15/08/2010
Ao dar cobertura ao tal "plebiscito" pela limitação da propriedade da terra, a CNBB envolve em seu manto uma dessas patacoadas ideológicas que, pela teimosa repetição, acabam sendo confundidas com direitos, não raro com direitos humanos e servindo à violência. Isso me faz lembrar algo que testemunhei há coisa de um ano.
Certa tarde, tocou meu telefone e alguém me perguntou se poderia atender o secretário de Segurança Pública, general Edson Goularte. Pouco havíamos falado até então, o secretário e eu. Dele só tinha a imagem de um homem sereno e firme. Surpreendeu-me com um convite: "O senhor aceitaria comparecer, como meu convidado, a uma reunião que manterei amanhã com representantes do Conselho Nacional de Defesa dos Direitos da Pessoa Humana?". Sim, eu aceitaria, claro. Como não?
No dia seguinte, de paletó e gravata, como convém, compareci ao gabinete do secretário. Dali, após rápido cafezinho, fomos para a sala onde transcorreria o encontro. Falando pelos visitantes, o presidente do dito Conselho fez breve relato de suas observações sobre o ocorrido na desocupação de uma fazenda em São Gabriel e reconheceu que as investigações a propósito do assassinato de um invasor avançavam regularmente. Em seguida, apresentou um curioso conjunto de postulações que considerava necessárias para haver mais paz no campo. Muito o gratificaria, por exemplo, que o governo gaúcho criasse uma brigada agrária, uma polícia agrária, uma corregedoria agrária (ou coisa que o valha) e sei lá mais o que agrário. Propunham, enfim, a criação de um conjunto de órgãos específicos para atuar em conflitos no meio rural (entendendo-se por conflitos aquilo que acontece quando o MST decide invadir alguma coisa, claro). As propostas foram recusadas pelo secretário. O Estado não dispunha de recursos para criar essas novas estruturas e o governo não via razão para fracionar as existentes. Ponto. Vamos adiante.
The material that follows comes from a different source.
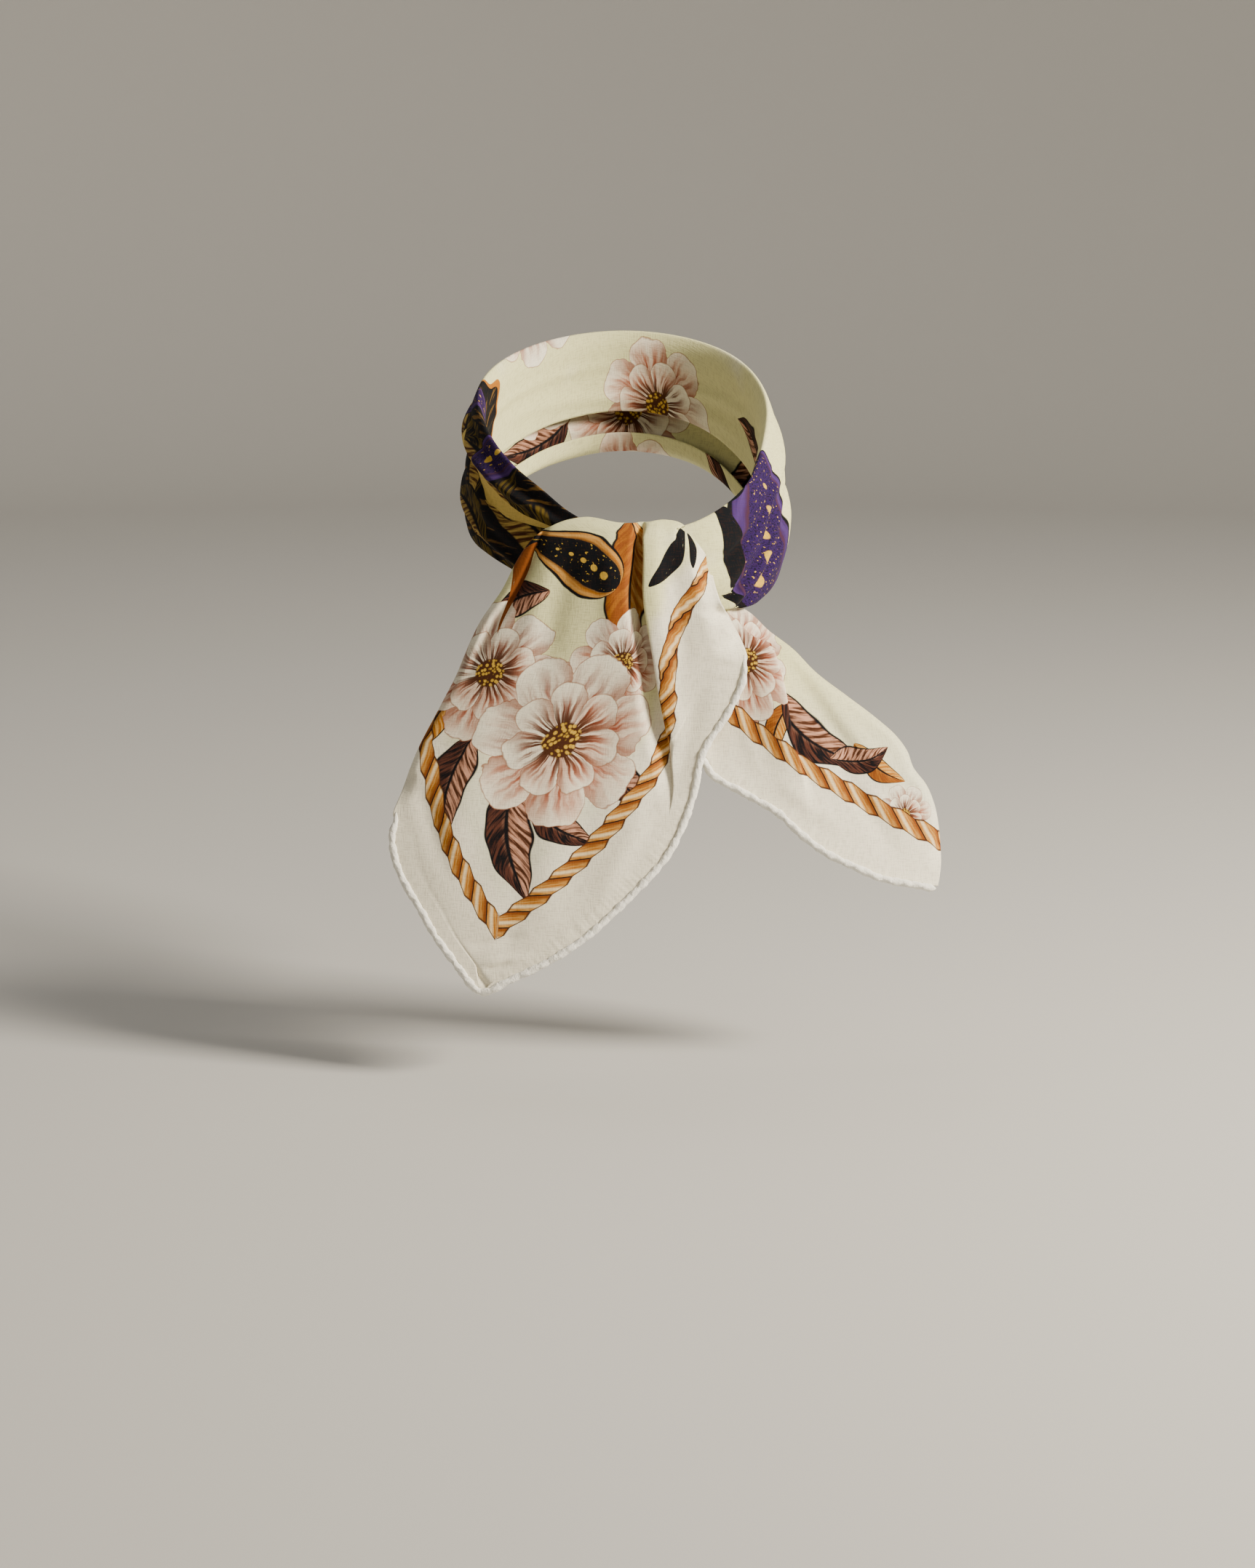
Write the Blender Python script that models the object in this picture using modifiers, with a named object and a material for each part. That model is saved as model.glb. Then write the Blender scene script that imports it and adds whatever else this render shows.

Foi então que se deu o episódio a seguir, que relato em virtude de sua exemplaridade. Um dos membros do grupo visitante, em tom de espanto e sensibilidade arrepiada, disse ter chegado ao seu conhecimento que o comando da operação policial postado diante da área invadida impedira a entrega de alimentos aos invasores. Quando ele se articulava para dar sequência às expressões de sua inconformidade, o secretário interrompeu: "Por ordem minha!". Entreolharam-se, incrédulos, os membros do Conselho. E o general prosseguiu: "Se a Justiça determinara que eles saíssem, como haveria o Estado de lhes entregar alimentos para que ficassem?". Diante de lógica tão irretorquível, o outro optou por dramatizar ainda mais: "Mas havia crianças ali, secretário!". Só não fungou uma lágrima porque ela não lhe veio. E o general, no mesmo tom sereno: "A porteira estava fechada quando entraram, mas sempre esteve aberta para saírem. Responsabilize os pais pela situação que descreve".
Por que estou contando isso? Porque esse diálogo serve para mostrar que movimentos revolucionários tipo MST são capazes de apresentar mistificações como teses e sofismas como argumentos, cobrando das autoridades, para aquelas e para estes, atenção e acatamento. Ademais, quando tais disparates arregimentam massas de manobra, como faz o tal "plebiscito", com apoio da CNBB, a violência é bem servida. E isso é feito em nome de supostos direitos que, no fundo, são apenas descabidas reivindicações de uma ideologia de péssimo passado e sem futuro algum nos caminhos do bom senso.